Donald Trump just proposed repealing the ‘death tax.’ Here’s why that’s a scam.


We’re especially interested in one element of Trump’s plan: repealing the estate tax. . . But to us it’s the most intriguing because it’s such a narrowly focused cut, yet one dressed up as a boon for ordinary Americans—Trump himself called it a burden on the “American worker.” Yet as we observed in 2009, the estate tax affects only a few thousand people at most, all of them multimillionaires with an average nest egg of more than $30 million.

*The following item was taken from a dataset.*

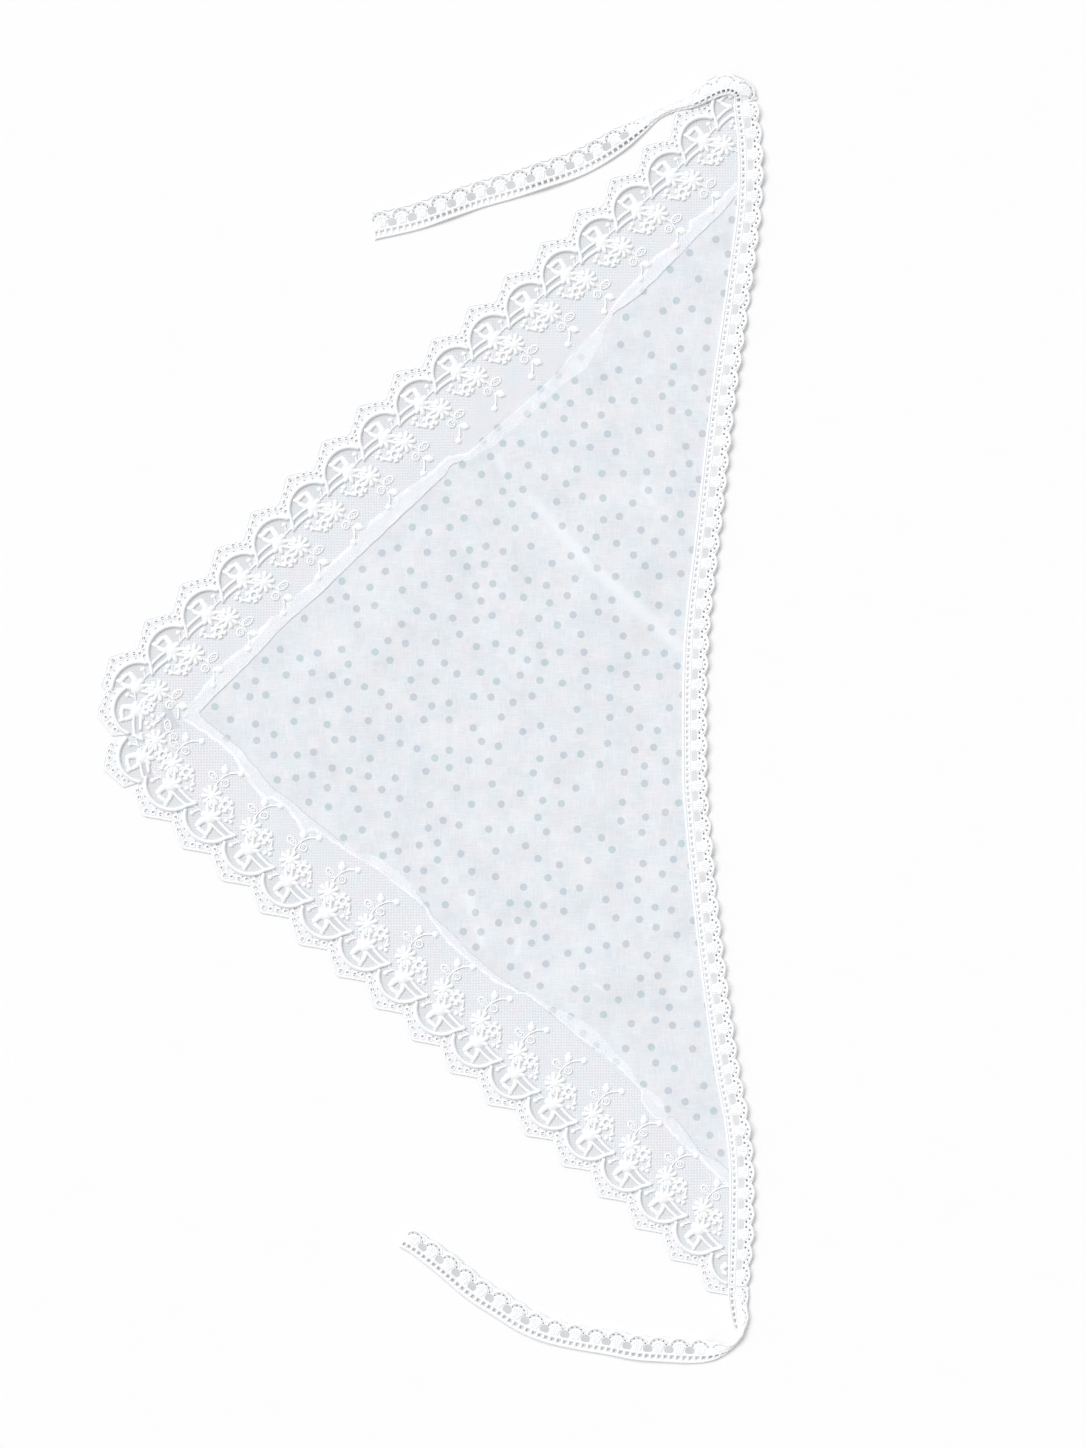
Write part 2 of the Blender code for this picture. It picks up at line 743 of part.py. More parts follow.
# ------------------------------------------------------------------ edging and ties
def strip_outline(count, length, width_at):
    """The fan edge and the straight heading of a strip, along and out."""
    fans = []
    for number in range(count):
        for share, out in FAN_EDGE:
            along = (number + share) * length / count
            fans.append((along, out * width_at(along)))
    fans.append((length, FAN_EDGE[0][1] * width_at(length)))
    heading = [(length * number / count, 0.0) for number in range(count + 1)]
    return heading + fans[::-1]


def windows(shape, stations):
    """A cut window round each station of a strip."""
    return [[(station + along, out) for along, out in shape] for station in stations]


def edging_width(along):
    """The edging narrows a little into the bottom corner."""
    return CORNER_WIDTH + (EDGING_WIDTH - CORNER_WIDTH) * min(along / CORNER_RAMP, 1.0)


def edging(material):
    """The fan edging along the long side, lapped over the edge of the panel and the border."""
    count = round(long_side.length / EDGING_PITCH)
    pitch = long_side.length / count
    outline = strip_outline(count, long_side.length, edging_width)
    holes = windows(EDGING_WINDOW, [pitch * number for number in range(1, count)])
    bend = [(pitch * (number + 0.5), HEADING) for number in range(0, count, 2)]
    loops = [outline] + holes

    def place(along, out, height):
        x, y = long_side.beside(along, out)
        slope = min(max(out - HEADING, 0.0) / (EDGING_WIDTH - HEADING), 1.0)
        return x, y, ON_TOP * (1 - slope) + EDGE_LIFT * slope + height

    return wall("edging", loops, place, material, lines=[bend])


class Ribbon:
    """A free strip that curls and turns along its middle line."""

    NO_BEND = 0.02          # a curl below this is flat
    SAMPLES = 60            # across a section, to find its lowest point

    def __init__(self, rows, side):
        self.path = Path(rows)
        self.side = side    # 1 where the fans are on the left of the middle line, else -1
        self.lowest = {}

    def section(self, along, out, height):
        """Across and up in the cross-section, before it is set down."""
        _, _, width, curl, turn, _ = self.path.at(along)
        half = width / 2
        middle = out * width / TIE_WIDTH - half
        bend = math.radians(curl)
        if bend < self.NO_BEND:
            across, up, centre = middle, height, 0.0
        else:
            radius = half / bend
            angle = middle / radius
            across = (radius - height) * math.sin(angle)
            up = radius - (radius - height) * math.cos(angle)
            centre = radius * (1 - math.cos(bend)) / 2
        across *= self.side
        up -= centre
        angle = math.radians(turn)
        return (across * math.cos(angle) - up * math.sin(angle),
                across * math.sin(angle) + up * math.cos(angle))

    def curl(self, along):
        """Degrees of curl on each side of the middle line."""
        return self.path.at(along)[3]

    def low_point(self, along):
        """Height of the lowest point of a cross-section."""
        key = round(along, 3)
        if key not in self.lowest:
            self.lowest[key] = min(
                self.section(along, TIE_WIDTH * number / self.SAMPLES, height)[1]
                for number in range(self.SAMPLES + 1) for height in (0.0, WALL))
        return self.lowest[key]

    def place(self, along, out, height):
        """The strip in space."""
        across, up = self.section(along, out, height)
        x, y = self.path.beside(along, -across)
        rest = max(self.path.at(along)[5], 0.0)
        return x, y, max(rest + up - self.low_point(along), 0.0)


def tie(name, rows, side, material):
    """A free end of the edging, with windows wherever it lies open."""
    ribbon = Ribbon(rows, side)
    length = ribbon.path.length
    count = round(length / EDGING_PITCH)
    pitch = length / count
    outline = strip_outline(count, length, lambda along: TIE_WIDTH)
    open_curl, flat_curl, half_window = 30.0, 4.0, 3.0
    stations = [pitch * number for number in range(1, count)
                if max(ribbon.curl(pitch * number + off) for off in (-half_window, half_window))
                < open_curl]
    holes = windows(TIE_WINDOW, stations)
    points = []
    rows_across, spacing = 5, 4.4
    for step in range(1, int(length / spacing)):
        along = step * spacing
        if ribbon.curl(along) > flat_curl:
            points += [(along, TIE_WIDTH * (number + 0.5) / rows_across)
                       for number in range(rows_across)]
    return wall(name, [outline] + holes, ribbon.place, material, points=points)


# ------------------------------------------------------------------ the garment
voile = cloth("voile", (0.86, 0.89, 0.92), 0.7)
tulle = cloth("tulle_lace", (0.93, 0.94, 0.95), 0.6)
allowance_cloth = cloth("seam_allowance", (0.92, 0.94, 0.96), 0.6)
fan_lace = cloth("fan_lace", (0.96, 0.96, 0.97), 0.65)

panel_loops = panel_loop()
panel_edges = segments(panel_loops)
wall("panel", panel_loops, panel_place, voile, points=panel_points(), flat_under=True)

upper_repeats = [on_leg(upper_leg, *station)
                 for station in repeat_stations(UPPER_REPEATS, UPPER_PITCHES)]
lower_repeats = [on_leg(lower_leg, *station)
                 for station in repeat_stations(LOWER_REPEATS, LOWER_PITCHES)]
corner = [round_corner(*row) for row in CORNER_REPEATS]
border("border_upper", upper_repeats, corner[0], shifted(upper_seam, -GAP / 2), 1, tulle)
border("border_lower", lower_repeats, corner[1], shifted(lower_seam, -GAP / 2), -1, tulle)

seam_band("allowance_upper", upper_leg, UPPER_SEAM, allowance_cloth)
upper_band = band_outline(upper_leg, UPPER_SEAM, GAP)
seam_band("allowance_lower", lower_leg, LOWER_SEAM, allowance_cloth, [upper_band])
edging(fan_lace)
tie("tie_upper", UPPER_TIE, -1, fan_lace)
tie("tie_lower", LOWER_TIE, 1, fan_lace)
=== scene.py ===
"""Looks of the triangular lace kerchief shawl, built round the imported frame.

Lengths are in millimetres until a mesh is made, in the same drawing frame as the solids: +X points
away from the left corner, +Y towards the upper tie and +Z up. MIDDLE moves the drawing to the
frame's origin. Every cloth is a thin shell on its solid, and every raised thread is a strand.
"""
import math
import random
from bisect import bisect_right
from itertools import accumulate, groupby, pairwise, product

import bpy
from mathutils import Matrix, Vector, noise
from mathutils.geometry import delaunay_2d_cdt


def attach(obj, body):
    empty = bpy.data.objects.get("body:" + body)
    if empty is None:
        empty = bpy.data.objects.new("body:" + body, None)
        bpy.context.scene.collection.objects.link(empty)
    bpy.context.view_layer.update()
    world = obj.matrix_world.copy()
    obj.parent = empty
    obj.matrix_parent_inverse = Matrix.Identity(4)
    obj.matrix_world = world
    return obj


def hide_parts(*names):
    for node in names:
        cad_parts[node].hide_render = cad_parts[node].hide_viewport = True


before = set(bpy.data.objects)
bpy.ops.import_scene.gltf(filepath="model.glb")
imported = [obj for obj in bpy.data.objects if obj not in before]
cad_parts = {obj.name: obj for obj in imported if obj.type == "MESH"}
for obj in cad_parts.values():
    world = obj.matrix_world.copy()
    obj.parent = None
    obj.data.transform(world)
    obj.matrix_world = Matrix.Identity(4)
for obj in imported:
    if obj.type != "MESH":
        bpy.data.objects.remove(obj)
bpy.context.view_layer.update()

METRES = 0.001              # one millimetre in metres
MIDDLE = (0.6, -0.35)       # where the drawing's lines put the middle of the whole piece
BODY = "root"               # the one rigid body

# ---- driving sizes
PATTERN_PITCH = 27.0        # length of one embroidered repeat, as charted below
BORDER_DEPTH = 45.0         # net inside the row of arch feet, before it is trimmed at the seam
ALLOWANCE = 10.0            # width of a seam allowance, the least of any sheet; cut 7.7
UNDERLAP = 0.9              # how far the panel and the net reach past the seam, under the band
LAP = 3.7                   # how far the edging covers the edge of the panel and the border
SEAM = 0.06                 # space left between neighbouring pieces
EDGING_WIDTH = 14.0         # heading to scallop tips, along the long side
CORNER_WIDTH = 11.8         # the same at the bottom corner, where it is drawn in
CORNER_RAMP = 26.0          # the length over which it narrows
TIE_WIDTH = 15.2            # the same strip where it hangs free
EDGING_PITCH = 11.35        # one fan and one window of the edging
HEADING = 4.3               # ladder of small holes along the straight edge of the edging
LADDER_PITCH = 3.45         # from one small hole of the ladder to the next
BORDER_TOP = 350.0          # the border is cut off here, below the upper tie

# Heights above the surface: underside and top of each thin cloth.
VOILE = (0.45, 0.72)
NET = (0.40, 0.56)
BAND = (0.76, 0.98)
BRAID = (0.86, 1.20)
BRAID_LIFT = (0.90, 1.50)   # the scalloped edge of the edging curls up this much, and this unevenly
LIFT_LENGTH = 19.0          # length of that unevenness
TIE_CLOTH = (0.15, 0.55)    # the ties, above the surface that they roll and fold on
TIE_SPACE = 0.85            # height that a tie takes up, whichever face is up
LOOSE, PRESSED = 1.5, 0.28  # folds of a tie above the first height are pressed to this share
RELIEF = 1.2                # how much higher the embroidery stands than its charted heights
SUNK = 0.05                 # how deep it sinks into the net
SHARP_FROM = 50.0           # degrees between two faces, past which their edge is sharp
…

Donald Trump’s economic reset shortchanges his base


. . .Other parts of Trump’s agenda sound great for corporations and upper-income workers but don’t offer much to his working-class base. The “death tax” he promises to scrap actually is the estate tax, which affects only 0.2 percent of all estates. It doesn’t kick in until the estate exceeds $5.4 million for an individual or $10.9 million for a married couple. Call it what you want, but it’s not a tax break for the poor, no matter how many upset waitresses or taxi drivers I run into who think it applies to them.